Value Translation capabilities as part of SMS

It is often the case that data sources may not contain all the common identifiers needed to create all the URIs needed to link data together. In many cases the solution is easy, such as adding an extra column to a database table with the identifiers needed (or an entire URI).

However, this is not always possible. It is not always possible to augment the data sources to use or include additional common identifiers. In these cases, creating connected data across sources can be challenging.

The D2RQ virtualization tool had a concept called a Translation Table in which an additional layer is added between the data source and mapping where data source values are translated to another value (and vice versa). This would enable, for example, a mapping between identifiers in one system to globally used URIs to create connections across data sources.

I don't see any capability for that in SMS mappings, and I know R2RML doesn't have that capability either. However, I run into this problem often and would find it useful if Stardog supported a similar feature.

Hi Matt,

Thank you for submitting your suggestion. I created a ticket for this in our tracking system (PLAT-5709) for our product team to review.

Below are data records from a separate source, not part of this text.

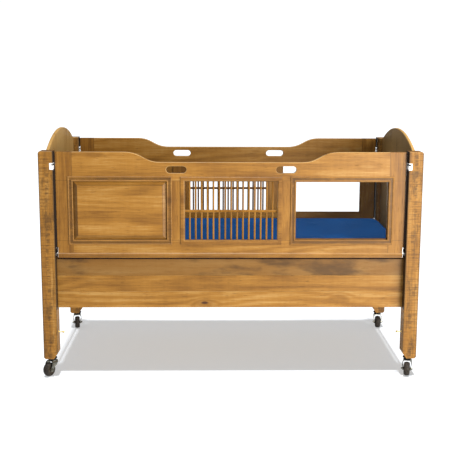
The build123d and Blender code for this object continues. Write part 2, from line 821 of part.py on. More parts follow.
for corner, (sx, sy) in corners.items():
    caster_place = Location((sx * post_x, sy * post_y, 0), (0, 0, swivel_turn[corner]))
    shapes = {"fork": fork_shape, "wheel": wheel_shape, "tyre": tyre_shape}
    for piece_name, shape in shapes.items():
        with BuildPart() as caster_piece:
            with Locations(caster_place):
                add(shape.part)
        finish(caster_piece, f"caster_{piece_name}_{corner}")

# Black cup under each post, with the riveted kingpin that the fork swivels on.
with BuildPart() as caster_cups:
    for sx, sy in corners.values():
        with BuildSketch(Plane(origin=(sx * post_x, sy * post_y, 0), x_dir=(1, 0, 0), z_dir=(0, -1, 0))):
            with BuildLine():
                Polyline(
                    (0, post_bottom),
                    (28, post_bottom),
                    (28, post_bottom - 4),
                    (24, post_bottom - 8),
                    (22, fork_top + 0.5),
                    (kingpin_radius, fork_top + 0.5),
                    (kingpin_radius, fork_top - 4.5),
                    (kingpin_radius + 3, fork_top - 4.5),
                    (kingpin_radius + 3, fork_top - 7.5),
                    (0, fork_top - 7.5),
                    (0, post_bottom),
                )
            make_face()
        revolve(axis=Axis((sx * post_x, sy * post_y, 0), (0, 0, 1)))
finish(caster_cups, "caster_cups")
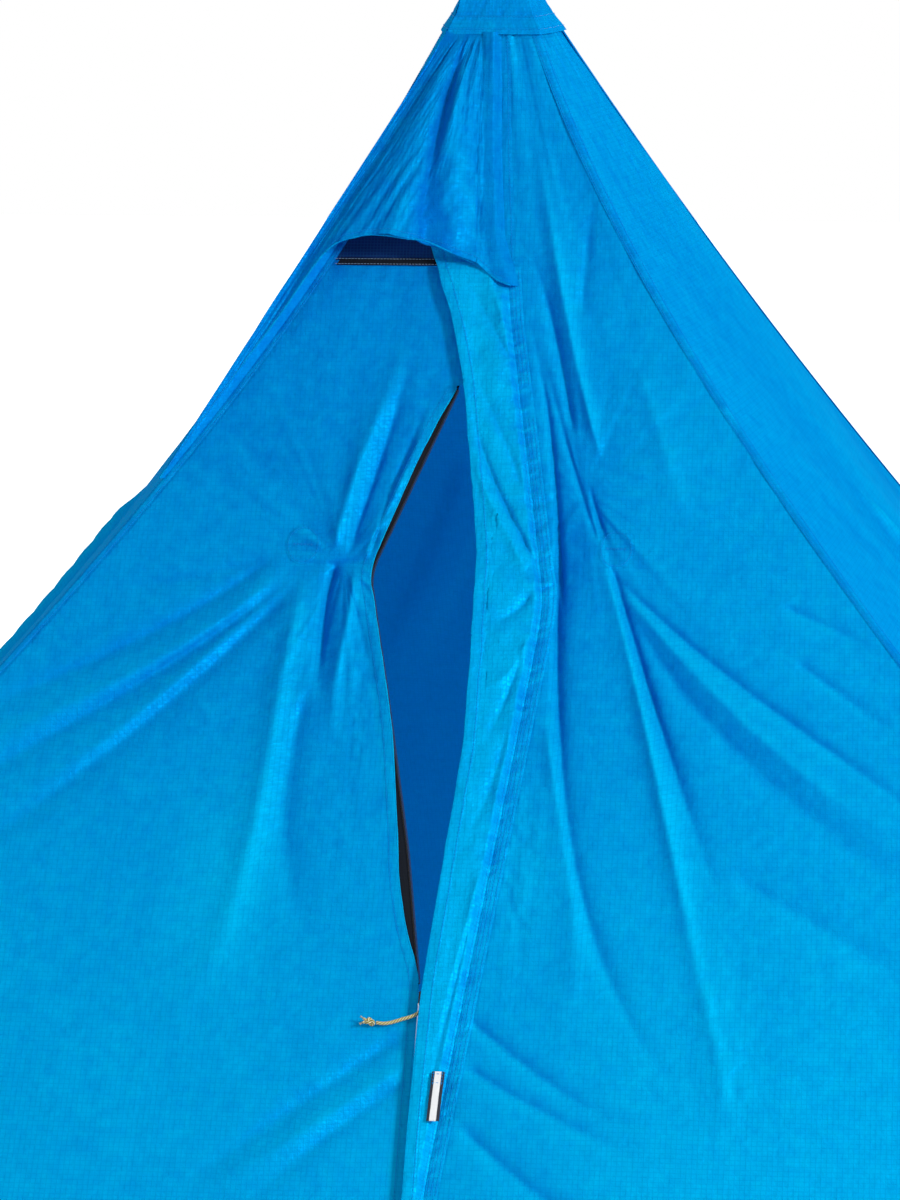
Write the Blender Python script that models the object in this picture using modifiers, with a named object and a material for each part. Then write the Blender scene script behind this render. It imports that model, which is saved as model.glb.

In the meantime a couple things you can consider as a potential work around are:

  • CASE statement in FROM SQL mappings clause - see example here.

  • Saving your translation table in a Stardog graph, then incorporating this graph into your virtual graph queries. Something like :Mapping1 :hasInput "CLERK"; :hasOutput "general-office".

The latter wouldn't work if your goal for this transformation is to create an IRI that matches the IRI in another VG. If this is the goal then maybe instead of mapping these literals you create a VG mapping that creates IRIs with a different namespace and could create a Stardog graph that maps the IRIs to one another. If such an idea is workable (finite/known set of IRIs), this may perform best because it keeps the SQL mapping simple. See Optimization | Stardog Documentation Latest.

I understand that none of these achieve exactly what you're asking for. It's just some food for thought.

-Paul

CASE statements do the trick functionally, but if there are hundreds of values that need to be mapped in, that can get unwieldy.

Furthermore, how well does the CASE statement work from a performance perspective? If you provide a value in a query triple pattern that should match the output of a CASE statement, is there any optimization done on the Stardog side to improve performance where possible, or is a column scan and CASE statement always required?

On a related note, SMS/SMS2 does not support R2RML's Inverse Expressions capability, correct? That would partially offset the above issue.

I agree, Matt. CASE statements are viable only with small translation tables, and chances are that a CASE statement would lead to a table scan if the SPARQL query was searching on the output of the CASE. I suppose if the CASE was a 1:1 bijection, then a sophisticated RDBMS might reverse the function and convert the table scan to an index lookup, but we'd have to do testing to confirm.

We also do not support R2RML's inverse expressions, but that could be another potential solution.